* START *

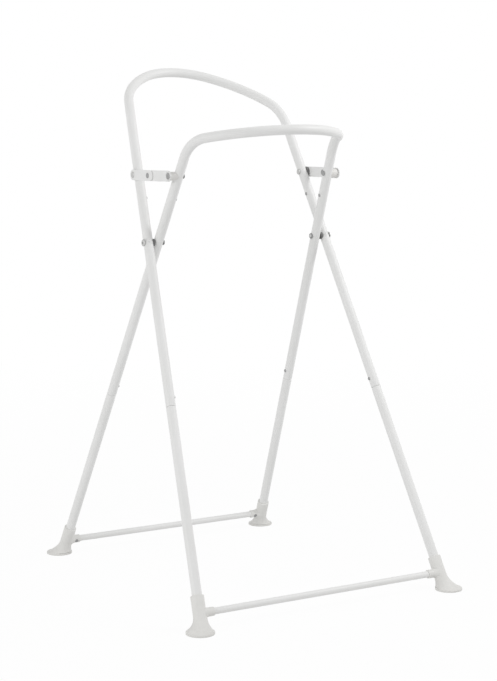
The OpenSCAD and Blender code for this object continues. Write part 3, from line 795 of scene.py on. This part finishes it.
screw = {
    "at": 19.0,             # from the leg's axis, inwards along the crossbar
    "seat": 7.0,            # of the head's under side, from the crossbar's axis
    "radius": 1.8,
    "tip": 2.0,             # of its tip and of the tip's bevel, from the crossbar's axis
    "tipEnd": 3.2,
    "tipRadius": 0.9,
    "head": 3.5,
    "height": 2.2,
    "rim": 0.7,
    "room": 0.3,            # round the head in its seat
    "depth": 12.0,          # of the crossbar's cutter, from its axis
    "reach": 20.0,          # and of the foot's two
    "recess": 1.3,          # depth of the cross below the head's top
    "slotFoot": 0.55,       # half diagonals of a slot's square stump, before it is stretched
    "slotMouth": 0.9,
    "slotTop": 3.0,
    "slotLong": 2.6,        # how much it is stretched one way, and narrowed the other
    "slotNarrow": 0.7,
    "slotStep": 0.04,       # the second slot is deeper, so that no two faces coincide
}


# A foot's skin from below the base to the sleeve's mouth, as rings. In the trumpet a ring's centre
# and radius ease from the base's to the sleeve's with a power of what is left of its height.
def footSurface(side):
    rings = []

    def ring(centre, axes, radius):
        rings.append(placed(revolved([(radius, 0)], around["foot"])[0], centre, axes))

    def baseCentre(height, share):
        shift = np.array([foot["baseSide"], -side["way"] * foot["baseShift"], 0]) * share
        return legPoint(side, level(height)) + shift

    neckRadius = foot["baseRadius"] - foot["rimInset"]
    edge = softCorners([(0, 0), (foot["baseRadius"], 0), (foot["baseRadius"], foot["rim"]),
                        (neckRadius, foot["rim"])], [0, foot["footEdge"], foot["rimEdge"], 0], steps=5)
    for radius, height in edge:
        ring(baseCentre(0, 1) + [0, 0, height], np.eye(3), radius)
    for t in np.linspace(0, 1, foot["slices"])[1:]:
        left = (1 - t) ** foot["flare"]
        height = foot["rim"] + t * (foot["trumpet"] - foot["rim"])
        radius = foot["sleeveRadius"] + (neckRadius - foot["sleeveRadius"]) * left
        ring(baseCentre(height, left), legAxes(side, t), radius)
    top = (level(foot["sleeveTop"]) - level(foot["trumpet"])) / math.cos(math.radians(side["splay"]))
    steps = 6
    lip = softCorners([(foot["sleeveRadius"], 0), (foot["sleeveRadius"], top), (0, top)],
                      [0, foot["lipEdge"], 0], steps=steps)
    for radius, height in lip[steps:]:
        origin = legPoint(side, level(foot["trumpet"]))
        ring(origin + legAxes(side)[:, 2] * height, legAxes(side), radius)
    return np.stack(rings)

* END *

Stated task:
Restate the whole listing exactly.

Finished exercise:
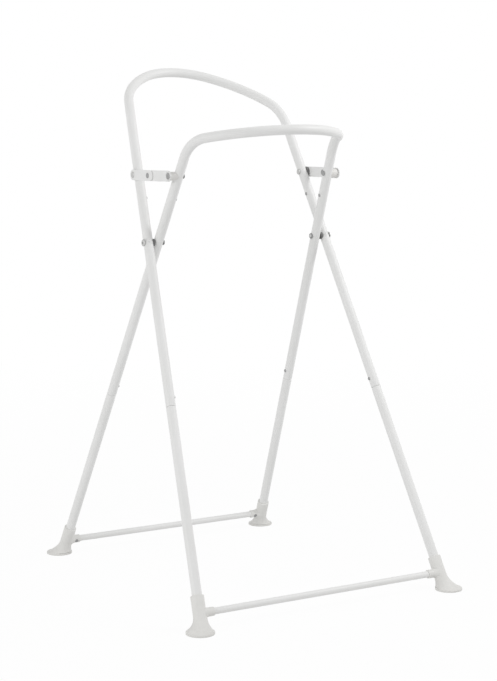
The OpenSCAD and Blender code for this object continues. Write part 3, from line 795 of scene.py on. This part finishes it.
screw = {
    "at": 19.0,             # from the leg's axis, inwards along the crossbar
    "seat": 7.0,            # of the head's under side, from the crossbar's axis
    "radius": 1.8,
    "tip": 2.0,             # of its tip and of the tip's bevel, from the crossbar's axis
    "tipEnd": 3.2,
    "tipRadius": 0.9,
    "head": 3.5,
    "height": 2.2,
    "rim": 0.7,
    "room": 0.3,            # round the head in its seat
    "depth": 12.0,          # of the crossbar's cutter, from its axis
    "reach": 20.0,          # and of the foot's two
    "recess": 1.3,          # depth of the cross below the head's top
    "slotFoot": 0.55,       # half diagonals of a slot's square stump, before it is stretched
    "slotMouth": 0.9,
    "slotTop": 3.0,
    "slotLong": 2.6,        # how much it is stretched one way, and narrowed the other
    "slotNarrow": 0.7,
    "slotStep": 0.04,       # the second slot is deeper, so that no two faces coincide
}


# A foot's skin from below the base to the sleeve's mouth, as rings. In the trumpet a ring's centre
# and radius ease from the base's to the sleeve's with a power of what is left of its height.
def footSurface(side):
    rings = []

    def ring(centre, axes, radius):
        rings.append(placed(revolved([(radius, 0)], around["foot"])[0], centre, axes))

    def baseCentre(height, share):
        shift = np.array([foot["baseSide"], -side["way"] * foot["baseShift"], 0]) * share
        return legPoint(side, level(height)) + shift

    neckRadius = foot["baseRadius"] - foot["rimInset"]
    edge = softCorners([(0, 0), (foot["baseRadius"], 0), (foot["baseRadius"], foot["rim"]),
                        (neckRadius, foot["rim"])], [0, foot["footEdge"], foot["rimEdge"], 0], steps=5)
    for radius, height in edge:
        ring(baseCentre(0, 1) + [0, 0, height], np.eye(3), radius)
    for t in np.linspace(0, 1, foot["slices"])[1:]:
        left = (1 - t) ** foot["flare"]
        height = foot["rim"] + t * (foot["trumpet"] - foot["rim"])
        radius = foot["sleeveRadius"] + (neckRadius - foot["sleeveRadius"]) * left
        ring(baseCentre(height, left), legAxes(side, t), radius)
    top = (level(foot["sleeveTop"]) - level(foot["trumpet"])) / math.cos(math.radians(side["splay"]))
    steps = 6
    lip = softCorners([(foot["sleeveRadius"], 0), (foot["sleeveRadius"], top), (0, top)],
                      [0, foot["lipEdge"], 0], steps=steps)
    for radius, height in lip[steps:]:
        origin = legPoint(side, level(foot["trumpet"]))
        ring(origin + legAxes(side)[:, 2] * height, legAxes(side), radius)
    return np.stack(rings)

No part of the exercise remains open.